The Fighting Irish split a pair of games last week against ranked opponents, routing Florida State before falling to N.C. State.

“There’s a lot of parity right now, which is great, great for the game,” Notre Dame coach Niele Ivey said. “The game is growing, which is what you want. But yeah, I mean, every night, especially the ACC, the ACC is the strongest league and, you know, we have just a tough stretch every night.”

One week after falling out of the rankings, Texas re-entered the poll at No. 24. The Longhorns routed then-No. 14 Oklahoma and Oklahoma State last week.

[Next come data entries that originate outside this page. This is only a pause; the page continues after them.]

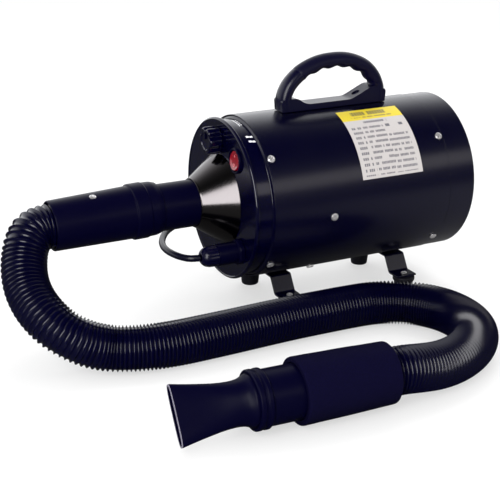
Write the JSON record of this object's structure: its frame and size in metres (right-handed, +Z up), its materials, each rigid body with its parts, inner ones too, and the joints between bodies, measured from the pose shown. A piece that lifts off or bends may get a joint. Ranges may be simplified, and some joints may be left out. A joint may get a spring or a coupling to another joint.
{
  "type": "pet dryer",
  "caption": "Floor-standing pet dryer: round blower on a two-strap stand with carry handle, ribbed hose, foam hand grip, flat nozzle and mains lead.",
  "frame": {"origin": "middle of the machine's footprint on the floor, measured from the outlet stub's end to the rear cover and leaving out the hose, its cuff and the mains lead", "axes": "+X along the blower's axis from the outlet towards the air intake, +Y away from the side with the switch, the rating label and the hose, +Z up from the floor"},
  "size_m": [0.5022, 0.5646, 0.2619],
  "materials": {
    "black_paint": "glossy black powder coat with a faint blue tint",
    "black_plastic": "satin to glossy black moulding",
    "satin_metal": "satin black metal, brightly lit",
    "red_plastic": "glossy red",
    "rubber": "matte black",
    "foam": "matte navy-black closed-cell foam",
    "zinc_steel": "bright plated",
    "steel": "plain bright steel",
    "aluminium": "plain",
    "copper_iron": "varnished windings on iron",
    "circuit_board": "green solder mask",
    "brass": "plain"
  },
  "bodies": {
    "dryer": {"bearing_front": "steel", "bearing_rear": "steel", "body_shell": "black_paint", "filter_foam": "foam", "foam_grip": "foam", "foot_front_far": "rubber", "foot_front_near": "rubber", "foot_rear_far": "rubber", "foot_rear_near": "rubber", "foot_screw_front_far": "zinc_steel", "foot_screw_front_near": "zinc_steel", "foot_screw_rear_far": "zinc_steel", "foot_screw_rear_near": "zinc_steel", "front_cover": "black_paint", "front_screw_1": "zinc_steel", "front_screw_2": "zinc_steel", "front_screw_3": "zinc_steel", "front_screw_4": "zinc_steel", "gland_body": "black_plastic", "gland_nut": "black_plastic", "grip_tube": "black_plastic", "handle_bolt_front": "zinc_steel", "handle_bolt_rear": "zinc_steel", "handle_frame": "black_plastic", "handle_grip": "rubber", "hose_cuff": "black_plastic", "hose_tube": "black_plastic", "intake_grille": "black_plastic", "lead_coil": "black_plastic", "motor_housing": "steel", "motor_mount": "rubber", "motor_screw_1": "zinc_steel", "motor_screw_2": "zinc_steel", "motor_screw_3": "zinc_steel", "motor_screw_4": "zinc_steel", "outlet_cone": "satin_metal", "outlet_stub": "black_paint", "plug_body": "black_plastic", "plug_pins": "brass", "power_cord": "rubber", "power_cord_tail": "rubber", "rear_cover": "black_paint", "rear_screw_1": "zinc_steel", "rear_screw_2": "zinc_steel", "rear_screw_3": "zinc_steel", "rear_screw_4": "zinc_steel", "speed_board": "circuit_board", "speed_control": "aluminium", "stand_bolt_front": "zinc_steel", "stand_bolt_rear": "zinc_steel", "stand_front": "black_paint", "stand_rear": "black_paint", "switch_body": "black_plastic"},
    "fan": {"rotor": "copper_iron", "impeller": "aluminium"},
    "knob": {"speed_knob": "black_plastic"},
    "rocker": {"switch_rocker": "red_plastic"},
    "nozzle_head": {"nozzle": "black_plastic", "nozzle_collar": "black_plastic"}
  },
  "joints": [
    {"name": "fan_spin", "type": "hinge", "parent": "dryer", "child": "fan", "pos_m": [0, 0, 0.121], "axis": [1, 0, 0], "continuous": true},
    {"name": "knob_turn", "type": "hinge", "parent": "dryer", "child": "knob", "pos_m": [-0.08025, 0.0055, 0.1828], "axis": [1, 0, 0], "range_deg": [0, 280]},
    {"name": "rocker_tip", "type": "hinge", "parent": "dryer", "child": "rocker", "pos_m": [-0.07125, -0.037, 0.171], "axis": [0, 1, 0], "range_deg": [-16, 0]},
    {"name": "nozzle_turn", "type": "hinge", "parent": "dryer", "child": "nozzle_head", "pos_m": [-0.13225, -0.264, 0.0308], "axis": [0.999, -0.0436, 0], "continuous": true}
  ]
}
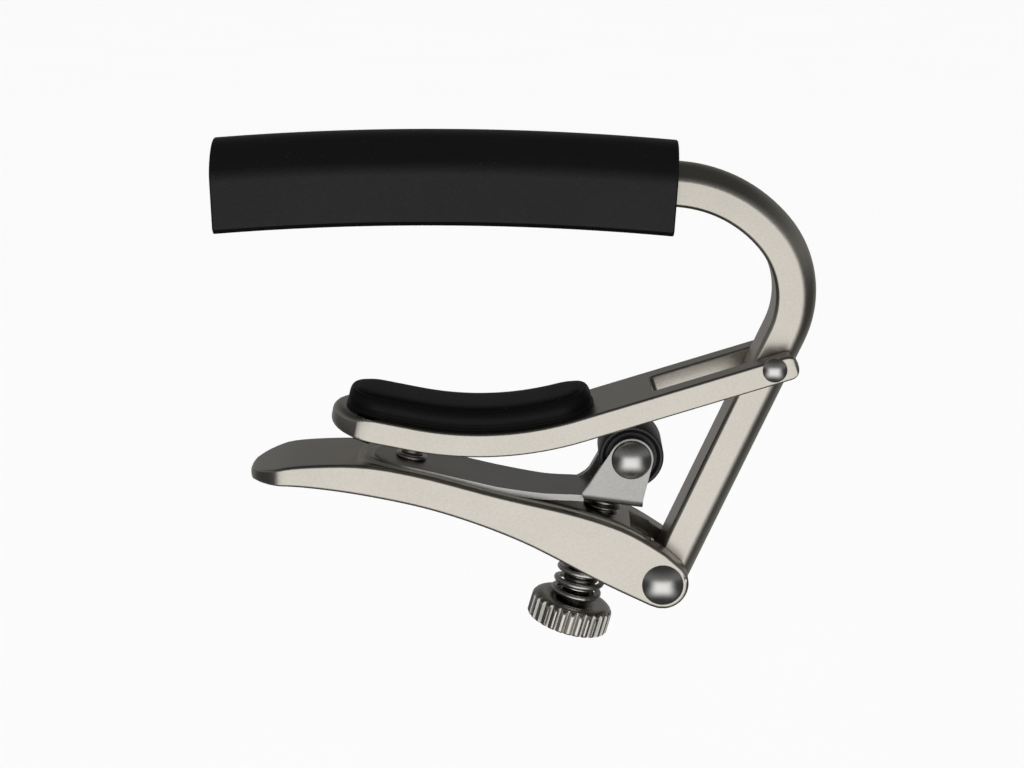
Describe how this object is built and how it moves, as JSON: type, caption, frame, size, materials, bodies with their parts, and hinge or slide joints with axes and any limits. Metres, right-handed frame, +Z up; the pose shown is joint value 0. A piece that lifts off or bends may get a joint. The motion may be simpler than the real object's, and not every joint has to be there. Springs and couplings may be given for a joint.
{
  "type": "guitar capo",
  "caption": "Lever-operated guitar capo: bent bar with a rubber sleeve, padded neck arm, over-centre lever with a roller and a spring-steadied adjusting screw.",
  "frame": {"origin": "crown of the sleeve's underside, at the middle of its depth, where the strings press", "axes": "+X along the sleeve towards the bend of the bar, +Y across the capo, +Z up out of the fretboard"},
  "size_m": [0.0758, 0.0148, 0.0666],
  "materials": {
    "nickel": "satin nickel plate",
    "screw_nickel": "bright nickel plate",
    "rivet_steel": "polished",
    "spring_steel": "fine brushed",
    "sleeve_rubber": "satin black",
    "pad_rubber": "matte black",
    "roller_plastic": "turned acetal"
  },
  "bodies": {
    "fret_bar": {"fret_bar": "nickel", "fret_sleeve": "sleeve_rubber"},
    "neck_arm": {"neck_arm": "nickel", "neck_pad": "pad_rubber", "arm_rivet": "rivet_steel"},
    "lever": {"lever": "nickel", "lever_rivet": "rivet_steel", "bracket_rivet": "rivet_steel"},
    "roller_bracket": {"roller_bracket": "spring_steel", "roller_axle": "rivet_steel"},
    "roller": {"roller": "roller_plastic"},
    "screw_spring": {"screw_spring": "spring_steel"},
    "adjusting_screw": {"adjusting_screw": "screw_nickel"}
  },
  "joints": [
    {"name": "lever_swing", "type": "hinge", "parent": "fret_bar", "child": "lever", "pos_m": [0.02911, 0, -0.04673], "axis": [0, -1, 0], "range_deg": [0, 85]},
    {"name": "arm_swing", "type": "hinge", "parent": "fret_bar", "child": "neck_arm", "pos_m": [0.04265, 0, -0.01817], "axis": [0, -1, 0], "range_deg": [0, 9]},
    {"name": "screw_travel", "type": "slide", "parent": "lever", "child": "screw_spring", "axis": [0.2706, 0, 0.9627], "range_m": [-0.00212, 0], "deforming": ["screw_spring"]},
    {"name": "screw_turn", "type": "hinge", "parent": "screw_spring", "child": "adjusting_screw", "pos_m": [0.02176, 0, -0.03673], "axis": [0.2706, 0, 0.9627], "range_deg": [-720, 0]},
    {"name": "bracket_flex", "type": "hinge", "parent": "lever", "child": "roller_bracket", "pos_m": [-0.00339, 0, -0.03183], "axis": [0, -1, 0], "range_deg": [-5, 0]},
    {"name": "roller_turn", "type": "hinge", "parent": "roller_bracket", "child": "roller", "pos_m": [0.02496, 0, -0.03048], "axis": [0, -1, 0], "continuous": true}
  ],
  "couplings": [
    {"joint": "arm_swing", "follows": "lever_swing", "ratio": 0.1},
    {"joint": "screw_turn", "follows": "screw_travel", "rad_per_m": 5936.8},
    {"joint": "bracket_flex", "follows": "screw_travel", "rad_per_m": 39.159}
  ]
}
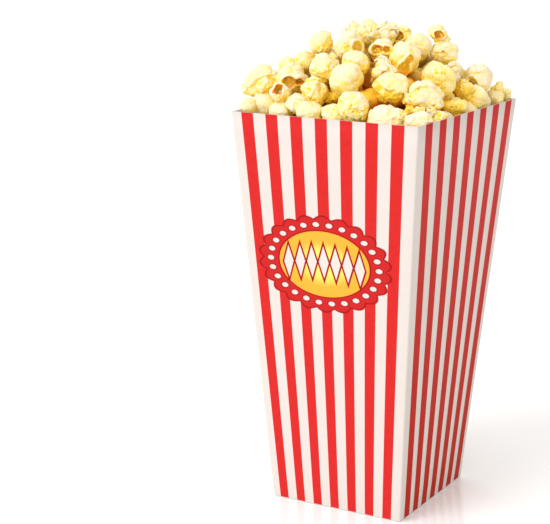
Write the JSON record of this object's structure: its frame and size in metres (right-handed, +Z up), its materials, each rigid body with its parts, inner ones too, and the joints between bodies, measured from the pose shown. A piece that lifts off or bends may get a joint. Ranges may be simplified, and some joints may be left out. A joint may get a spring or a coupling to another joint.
{
  "type": "bucket of popcorn",
  "caption": "Square paperboard carton with red and white stripes, leaning outwards to its open rim and heaped above it with popped butter popcorn.",
  "frame": {"origin": "on the ground, under the middle of the carton's rim", "axes": "+Z up, -Y out of the carton's front panel, which carries the badge, +X to that panel's right"},
  "size_m": [0.1048, 0.102, 0.2432],
  "materials": {
    "carton_board": "coated paperboard printed with red stripes on warm white, satin",
    "popped_corn": "matt, cream with butter-yellow creases"
  },
  "bodies": {
    "root": {"carton": "carton_board", "popcorn": "popped_corn"}
  },
  "joints": []
}
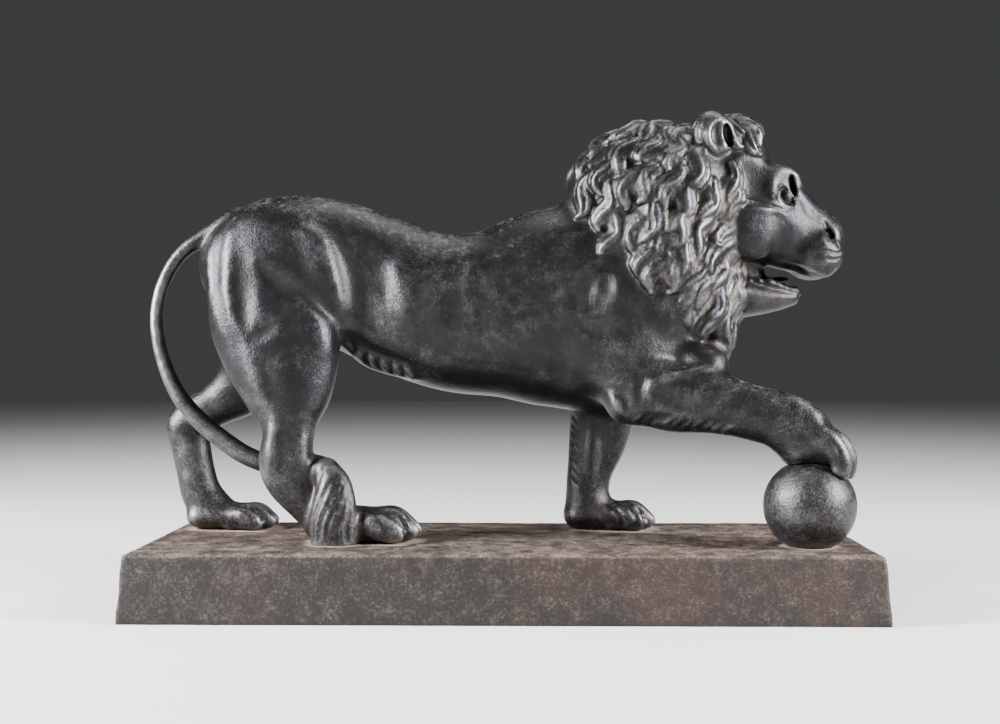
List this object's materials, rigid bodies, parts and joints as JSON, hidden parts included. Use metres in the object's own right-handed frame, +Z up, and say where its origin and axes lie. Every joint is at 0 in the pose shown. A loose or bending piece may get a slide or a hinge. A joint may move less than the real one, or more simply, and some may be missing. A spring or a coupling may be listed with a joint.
{
  "type": "cast iron lion statue",
  "caption": "Cast iron lion walking with its right forepaw raised on a ball, tail curled round a hind leg, on a rectangular plinth.",
  "frame": {"origin": "centre of the plinth's flat underside", "axes": "+X the way the lion faces, +Z up; the raised paw is on the lion's right, towards -Y"},
  "size_m": [0.307, 0.1138, 0.2111],
  "materials": {
    "figure_iron": "near-black sand-cast iron with a worn semi-gloss patina, dusty in its recesses",
    "plinth_iron": "duller grey-brown mottled iron, dusty on top with reddish-brown patches"
  },
  "bodies": {
    "root": {"plinth": "plinth_iron", "ball": "figure_iron", "lion": "figure_iron"}
  },
  "joints": []
}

South Florida also came in at No. 25. Colorado and Illinois fell out of the poll.

RISING BULLS

No. 25 South Florida continued its streak of being ranked for at least one week every season since the Bulls entered the poll for the first time in 2015.

“For us not being in a so-called football five conference, that’s a huge accomplishment,” South Florida coach Jose Fernandez said. His team has won 10 consecutive games and has 20 victories this season. The team’s four losses have all come against ranked opponents (Michigan, Villanova, Ohio State and N.C. State).

“This group has been fun to coach. We always play a great non(equals)conference schedule,” Fernandez said. “We won on the road at Texas, beat Alabama, beat Arkansas. We challenged ourselves in November and December.”

RECORD PERFORMANCES

Cameron Brink carried Stanford to a win over Oregon with a triple-double that included 10 blocks. It was the first triple-double in NCAA Division I women’s basketball featuring double-digit blocks since Tamari Key did it for Tennessee in an overtime win against Texas on Nov. 21, 2021.

No. 20 Oklahoma’s Taylor Robertson set the all-time NCAA women’s career record for 3-pointers when she hit her 498th in a loss to Iowa State on Saturday. Robertson has 503 entering this week. The all-time NCAA record, men or women, is held by Antoine Davis of Detroit Mercy, who has 534 and counting.